Maka tidak heran jika Saudah menjadi istri tunggal Nabi dalam waktu cukup lama (3 tahun) sebelum kemudian Nabi Muhammad saw menikahi Aisyah, Zainab Ummu Salamah dan lain-lain. Beliau saw ingin menikahi Hadhrat Saudah untuk meringankan penderitaannya, meninggikan derajatnya dan menjaganya dari fitnah kaum musyrikin.
Memiliki Rasa Humor, Dermawan dan Berakhlak Mulia
Dikutip dari Quraish Shihab (2018), suatu ketika Saudah berkata kepada Nabi, “Semalam ketika aku shalat mengikutimu saat rukuk, engkau begitu lama sehingga aku memegang hidungku takut sampai bercucuran darah.” Mendengar ucapan tersebut Rasulullah saw tertawa.

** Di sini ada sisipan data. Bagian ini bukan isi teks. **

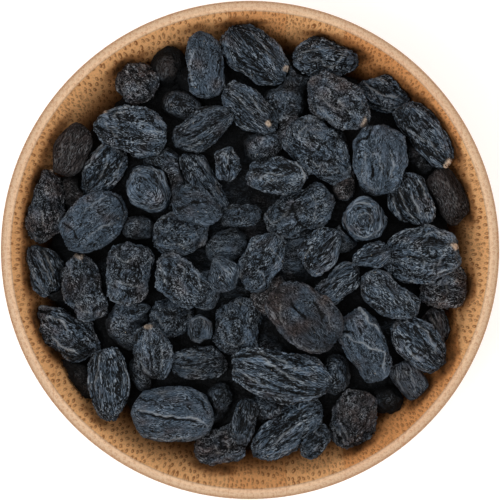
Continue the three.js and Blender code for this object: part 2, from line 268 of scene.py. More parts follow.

Ibnu Sirin menceritakan bahwa Umar bin Khaththab pernah memberi satu karung uang dirham kepada Saudah ra. Ketika melihatnya, Saudah ra bertanya, “Apa yang ada di dalam karung ini?”
“Uang dirham.”
Saudah terkejut, “Uang dirham? Seperti (sebanyak) kurma? Hai, Pelayan! Ambilkan nampan!”
Saat itu juga Hadhrat Saudah membagi-bagikan uang tersebut kepada orang yang membutuhkan.
Nabi Muhammad pernah hendak menceraikan Hadhrat Saudah karena khawatir tidak bisa memenuhi hak-haknya. Namun Hadhrat Saudah meminta Nabi untuk tidak menceraikannya, malah memberikan “hari gilirannya” untuk Hadhrat Aisyah ra.
Aisyah ra pernah menuturkan, “Saudah binti Zam’ah pernah keluar rumah pada malam hari. Umar melihatnya (karena postur yang tinggi) dan segera mengenalinya. ‘Demi Allah engkau pasti Saudah. Kami mudah mengenalimu.’ Saudah merasa tidak enak hati, sehingga ia segera menjumpai Rasulullah saw. Tidak lama kemudian Allah menurunkan wahyu yang membenarkan tindakan Saudah. Rasulullah saw bersabda Allah telah mengizinkan kalian keluar rumah selama ada keperluan.” Peristiwa ini adalah asbab turunnya ayat yang memerintahkan isteri-isteri Nabi untuk berhijab.
Hadrat Aisyah pun pernah berkata, “Aku tidak pernah menemukan seorang wanita yang lebih kusukai jika aku menjadi dirinya, selain Saudah binti Zam’ah. Seorang wanita yang kekuatan jiwanya luar biasa.”